Dans ce système, c’est la formule de Natchaba Fambaré qui est d’actualité : « Nous on prend tout ». Sauf que depuis dix ans, le cercle des voleurs s’est tellement élargi que certains ne trouvent plus grand-chose. La seule et unique guerre de clans qui oppose les individus au sein du système n’est pas liée à une quelconque réforme politique de leur parti ou au maintien d’un statu quo. C’est la bataille pour les privilèges. Ce sont les anciens voleurs du système du père contre les nouveaux voleurs du système du fils. Ceux que l’on surnomme de manière triviale les caciques, estiment avoir beaucoup fait pour sauver le régime au temps d’Eyadéma. Ils ne digèrent pas d’avoir été mis pour certains à la touche au profit des amis de Faure Gnassingbé dont le niveau de kleptomanie et d’enrichissement dépasse tout entendement. Autant à l’époque d’Eyadéma on volait en laissant tomber quelques miettes, autant sous Faure les voleurs passent l’aspirateur pour ramasser les miettes eux-mêmes après les dégâts.
La fronde des uns consiste à rappeler au chef qu’il doit veiller à ce que chaque partie puisse avoir un accès équitable au gâteau qu’ils se partagent sans se rassasier depuis 50 ans. Et comme il est de coutume, dès que le guide éclairé Faure Gnassingbé aura tranché, tous ces gens se mettront en rang serré comme un peloton chinois, pour opérer de nouvelles fraudes électorales au profit de leur mentor.

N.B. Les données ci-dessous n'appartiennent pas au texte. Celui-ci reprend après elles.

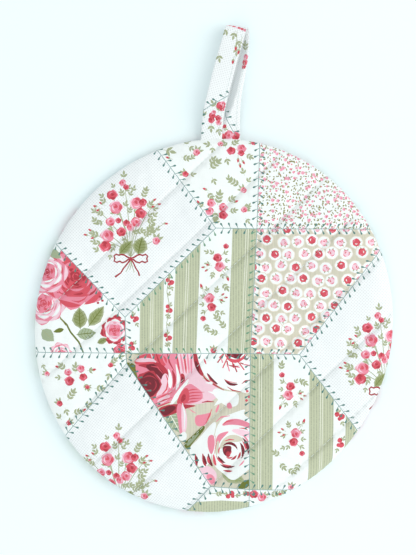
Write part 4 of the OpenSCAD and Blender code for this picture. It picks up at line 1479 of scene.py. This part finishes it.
STRIP_WIDTH = 11.4
LAYER_GAP = 0.33
FOLD_RADIUS = 0.5
RAW_EDGE_INSET = 0.4
INNER_TURN_STEPS = 6
OUTER_TURN_STEPS = 12
TOP_BEND = 3.25
TOP_BEND_STEPS = 8


def folded_profile():
    """Cross-section of the strip, folded in four, as points across the width and through the thickness."""
    edge = STRIP_WIDTH / 2 - LAYER_GAP / 2
    left = -STRIP_WIDTH / 2 + FOLD_RADIUS
    turn = LAYER_GAP / 2

    def half_turn(x, y, radius, start, steps):
        angles = [start + math.pi * k / steps for k in range(steps + 1)]
        return [(x + radius * math.cos(a), y + radius * math.sin(a)) for a in angles]

    return np.array([
        (left + RAW_EDGE_INSET, FOLD_RADIUS - LAYER_GAP),
        *half_turn(edge, FOLD_RADIUS - turn, turn, -math.pi / 2, INNER_TURN_STEPS),
        *half_turn(left, 0, FOLD_RADIUS, math.pi / 2, OUTER_TURN_STEPS),
        *half_turn(edge, turn - FOLD_RADIUS, turn, -math.pi / 2, INNER_TURN_STEPS),
        (left + RAW_EDGE_INSET, LAYER_GAP - FOLD_RADIUS),
    ])


PROFILE = folded_profile()
PROFILE_LENGTH = np.concatenate([[0], np.cumsum(np.linalg.norm(np.diff(PROFILE, axis=0), axis=1))])
OUTER_START = INNER_TURN_STEPS + 1
OUTER_MIDDLE = 0.5 * (PROFILE_LENGTH[OUTER_START] + PROFILE_LENGTH[OUTER_START + 1])
STRIP_CUT = float(PROFILE_LENGTH[-1])


def loop_path():
    """Middle line of the strip, from inside the pad up the front leg, over the top and down the back leg."""
    top = 157.8
    points = [(-2.2, 95.0, 4.0), (-1.6, 99.0, 4.0), (-1.2, 103.1, 4.4), (-1.0, 107.2, 5.3),
              (-0.2, 114.5, 7.1), (1.5, 122.5, 8.2), (4.0, 132.5, 8.4), (6.9, 143.5, 8.2), (9.7, 153.0, 8.1),
              (11.0, top, 8.0)]
    for k in range(1, TOP_BEND_STEPS):
        a = math.pi * k / TOP_BEND_STEPS
        points.append((11.0 + 2.6 * k / TOP_BEND_STEPS, top + TOP_BEND * math.sin(a),
                       4.8 + TOP_BEND * math.cos(a)))
    points += [(13.6, top, 1.6), (13.2, 150.0, 1.5), (12.6, 143.0, 1.5), (11.2, 135.0, 1.5),
               (9.5, 126.0, 1.5), (8.6, 116.0, 1.6), (8.4, 109.0, 2.2), (8.5, 103.1, 2.9), (8.8, 99.0, 3.3),
               (9.0, 95.0, 3.3)]
    return np.array(points)


SPLINE_STEPS = 12


def smooth_line(points, count):
    """Evenly spaced points on a smooth line through points."""
    closed = np.concatenate([2 * points[:1] - points[1:2], points, 2 * points[-1:] - points[-2:-1]])
    found = []
    for p0, p1, p2, p3 in zip(closed, closed[1:], closed[2:], closed[3:], strict=False):
        for t in np.linspace(0, 1, SPLINE_STEPS, endpoint=False):
            found.append(0.5 * (2 * p1 + (p2 - p0) * t + (2 * p0 - 5 * p1 + 4 * p2 - p3) * t**2
                                + (3 * p1 - p0 - 3 * p2 + p3) * t**3))
    found.append(points[-1])
    found = np.array(found)
    length = np.concatenate([[0], np.cumsum(np.linalg.norm(np.diff(found, axis=0), axis=1))])
    even = np.linspace(0, length[-1], count)
    return np.column_stack([np.interp(even, length, found[:, k]) for k in range(3)]), float(length[-1])


LINE_POINTS = 500
LOOP_LINE, LOOP_LENGTH = smooth_line(loop_path(), LINE_POINTS)
LOOP_TOP_AT = float(np.argmax(LOOP_LINE[:, 1])) / (LINE_POINTS - 1) * LOOP_LENGTH
FRONT_LEAN = math.radians(12.8)
BACK_LEAN = math.radians(5.5)
LEAN_CHANGE = 8
CUP_HEIGHT = 0.35
# The crease in the back leg: where it comes and goes, its place across the strip and its two sides
CREASE_COMES = (2, 16)
CREASE_GOES = (8, 22)
CREASE_AT = (0, 16, 25, 37, 44, 56)
CREASE_OVER = (5.2, 4.8, 3.5, 2.7, 1.4, -1.9)
CREASE_SQUEEZE = 0.15
STEEP_LENGTH = 5.8
STEEP_TILT = math.radians(58)
GENTLE_TILT = math.radians(9)


def ease(value, low, high):
    """Smooth step from 0 at low to 1 at high."""
    t = np.clip((value - low) / (high - low), 0, 1)
    return t * t * (3 - 2 * t)


def strip_directions(distance, nudge=0.6):
    """Middle line of the strip at a distance along it, with the directions across the strip and out of it."""
    length_at = np.linspace(0, LOOP_LENGTH, LINE_POINTS)

    def on_line(at):
        return np.column_stack([np.interp(at, length_at, LOOP_LINE[:, k]) for k in range(3)])

    along = on_line(distance + nudge) - on_line(distance - nudge)
    along /= np.linalg.norm(along, axis=1)[:, None]
    turned = ease(distance, LOOP_TOP_AT - LEAN_CHANGE, LOOP_TOP_AT + LEAN_CHANGE)
    lean = FRONT_LEAN + (BACK_LEAN - FRONT_LEAN) * turned
    wide = np.column_stack([np.cos(lean), -np.sin(lean), np.zeros(len(distance))])
    wide -= (wide * along).sum(axis=1)[:, None] * along
    wide /= np.linalg.norm(wide, axis=1)[:, None]
    return on_line(distance), wide, np.cross(wide, along)


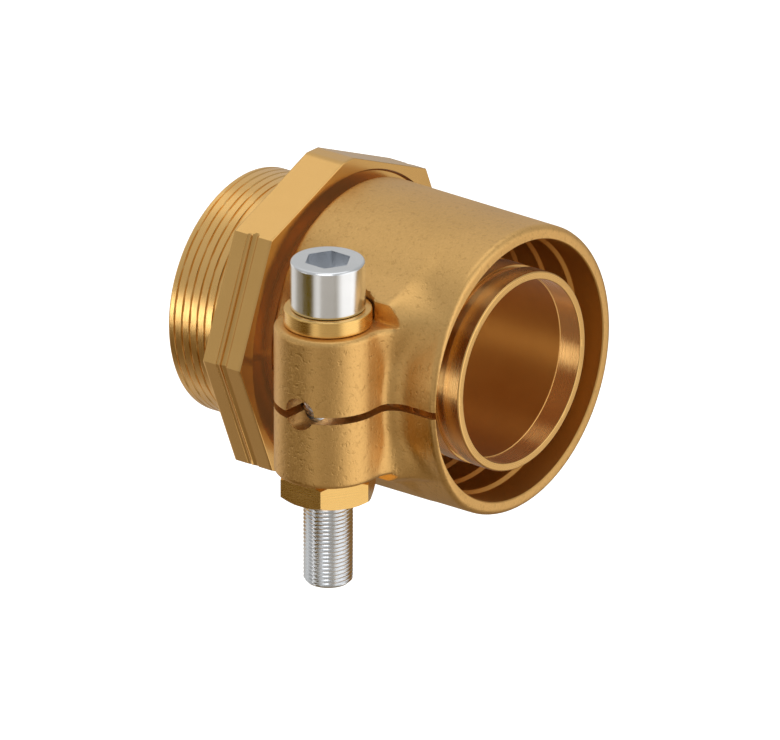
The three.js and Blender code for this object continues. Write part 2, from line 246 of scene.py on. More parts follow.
G2_PITCH = 25.4 / 11
G2_GROOVE_DEPTH = 0.42
G2_GROOVE_HALF = 0.26
G2_CREST_R = 30.4
SHOULDER_X = 20.45
OCTAGON_FRONT_X = 32.0
SEAL_CORD_R, SEAL_SIDE_GAP, SEAL_GROOVE_DEPTH = 1.75, 0.2, 2.9
CORNERS_PAST_CAD, TRIM_PAST_CAD = 0.6, 0.35
OCTAGON_CORNER_R = nipple_high[1] + CORNERS_PAST_CAD
OCTAGON_FLAT_R = OCTAGON_CORNER_R * math.cos(math.pi / 8)
CORNER_TRIM_R = nipple_high[2] + TRIM_PAST_CAD
EDGE = 0.22


def thread_groove(axial, angle, pitch, half_width, depth, first, last):
    """Depth of a right-hand helical groove, run out over half a pitch at both ends."""
    phase = (axial / pitch - angle / TURN) % 1.0
    off_centre = np.abs(phase - 0.5) * pitch
    shape = np.clip(1.15 - off_centre / half_width * 1.15, 0, 1)
    fade = np.clip((axial - first) / (0.5 * pitch), 0, 1) * np.clip((last - axial) / (0.5 * pitch), 0, 1)
    return depth * shape * fade


def round_groove(x, middle, half_width, depth):
    return depth * np.sqrt(np.clip(1 - ((x - middle) / half_width) ** 2, 0, 1))


def flat_distance(x, grooved):
    """Distance of a flat from the axis, with the two round grooves that cross the four side flats."""
    if not grooved:
        return np.full_like(x, OCTAGON_FLAT_R)
    grooves = np.maximum(round_groove(x, 25.05, 0.55, 0.32), round_groove(x, 26.75, 1.0, 0.75))
    return OCTAGON_FLAT_R - grooves


def octagon_radius(x, angles):
    """Radius of the octagon's surface at axial places x (rows) and angles (columns)."""
    radius = np.full((len(x), len(angles)), 1e3)
    for eighth in range(8):
        normal = (eighth + 0.5) * TURN / 8
        cosine = np.cos(angles - normal)
        side_flat = eighth in (0, 3, 4, 7)
        distance = flat_distance(x, side_flat)[:, None]
        reach = np.where(cosine > 0.5, distance / np.maximum(cosine, 0.5), 1e3)
        radius = np.minimum(radius, reach)
    cosine = np.cos(angles - TURN / 4)
    trim = np.where(cosine > 0.5, CORNER_TRIM_R / np.maximum(cosine, 0.5), 1e3)
    return np.minimum(radius, trim)


def nipple_angles():
    """Even steps, closer together at the octagon's corners and at the two edges of the trimmed one."""
    even = np.arange(240) * TURN / 240
    corners = np.arange(8) * TURN / 8
    trim = TURN / 4 + np.array([-1, 1]) * math.acos(CORNER_TRIM_R / OCTAGON_CORNER_R) * 0.585
    near = np.radians([-1.6, -0.9, -0.45, -0.2, 0.2, 0.45, 0.9, 1.6])
    extra = [c + n for c in corners for n in near] + list(trim)
    return np.unique(np.round(np.mod(np.concatenate([even, extra]), TURN), 6))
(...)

Ces prétendues tensions au sein d’UNIR ou guerre de clans ne sont en fait qu’une diversion de plus. Les seules réformes que l’on demande à Faure Gnassingbé depuis dix ans, ce sont la limitation de mandat les élections à deux tours, la lutte contre la corruption et l’enrichissement illicite, la purification du fichier électoral, la lutte contre l’impunité liée à des crimes de sang etc.; et depuis, il est incapable de matérialiser une seule.
La classe politique de l’opposition doit se réinventer une nouvelle méthode visant à contraindre le régime à purifier au moins le fichier électoral, là où tout se joue, pour espérer une victoire aux prochaines élections.